The researchers tested SwiftAvatar against prior methods – the TikTok engine and the Alter engine (acquired by Google in late 2022).
The TikTok engine makes use of the aforementioned discrete and continuous avatar parameters, so that central facial features and character styling are separated. By contrast, the Alter engine only contains discrete parameters. For parity, therefore, the researchers created 50,000 avatar vectors for the former, and 10,000 for the latter, each with corresponding image renders.
The tests were conducted against 116 images from FFHQ (there was no ground truth for these 116 images, since this would have involved commissioning 116 vector-style artworks, and the authors invite such contributions from artists, for future tests).

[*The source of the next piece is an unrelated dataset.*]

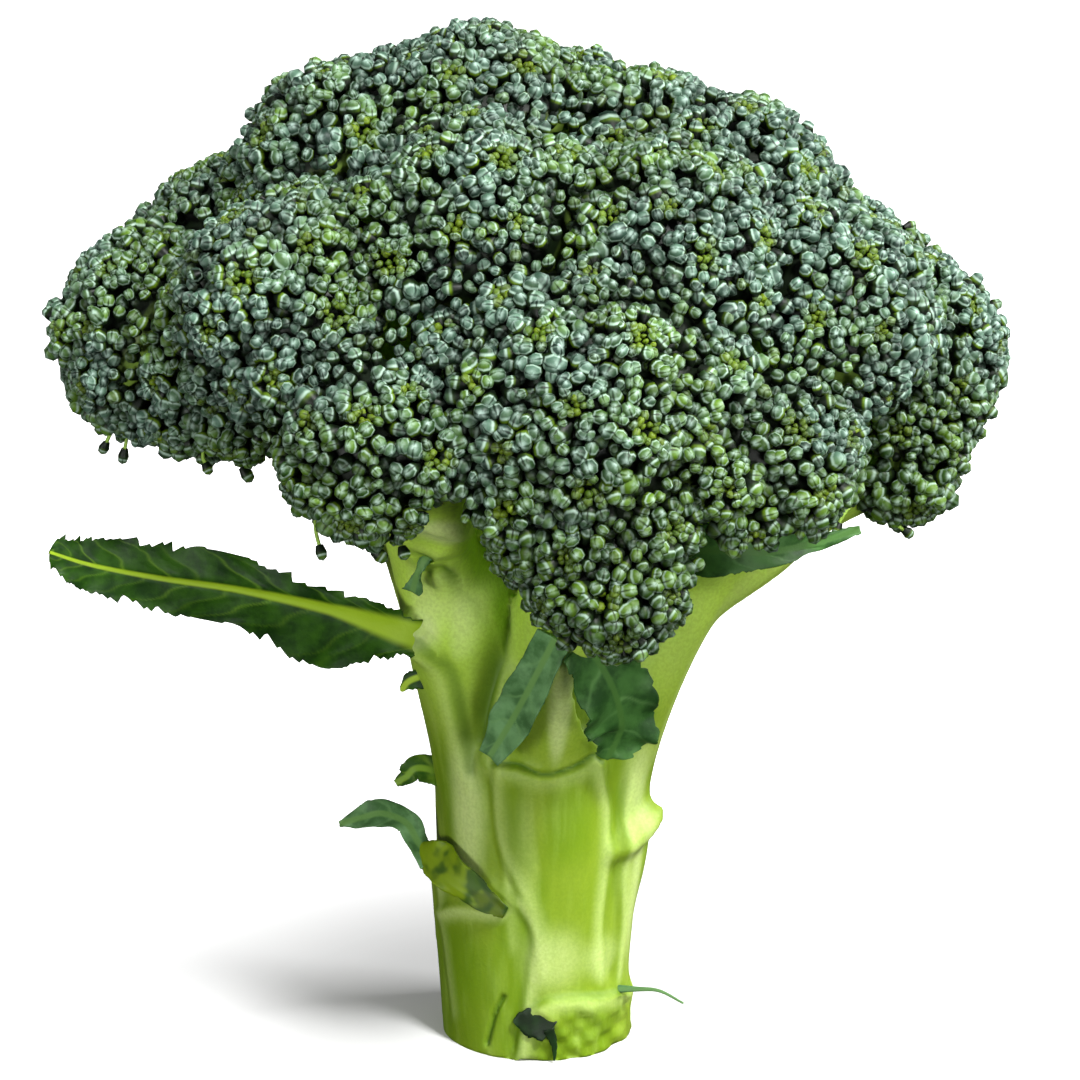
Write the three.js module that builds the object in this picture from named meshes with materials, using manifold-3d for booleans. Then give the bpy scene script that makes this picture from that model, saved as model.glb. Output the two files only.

Tests were implemented over the PyTorch 1.10 library on NVIDIA V100 GPUs. Fine-tuning of the avatar generator followed the original settings of SemanticStyleGAN, at a batch size of 16, with lazy regularization applied every 16 mini-batches for the generator (see the paper and supplementary material for extensive further details of the training regimen).
SwiftAvatar was tested against methods including baseline, Face-to-Parameter (F2P), and F2P V2. The baseline method ignores the domain gap issue (the fact that a real face must be created in a non-real, i.e., stylized domain).
In a quantitative evaluation round, LPIPS was used as a perceptual metric to compare the results across the systems against avatars created by human designers, with SwiftAvatar notably leading the results table:
For the human evaluation test, fifty volunteers were asked to subjectively consider results from all the graphics engines, and match the most apposite avatar against the real-world source face. Here too, SwiftAvatar took the lead:
The authors conclude:
‘Compared with previous methods, our method is more concise in training stage and more efficient in inference stage. Results on quantitative evaluation and human rating demonstrate the superiority of our method. Also, the success of applying on two different avatar graphics engines demonstrates the generality of our method.’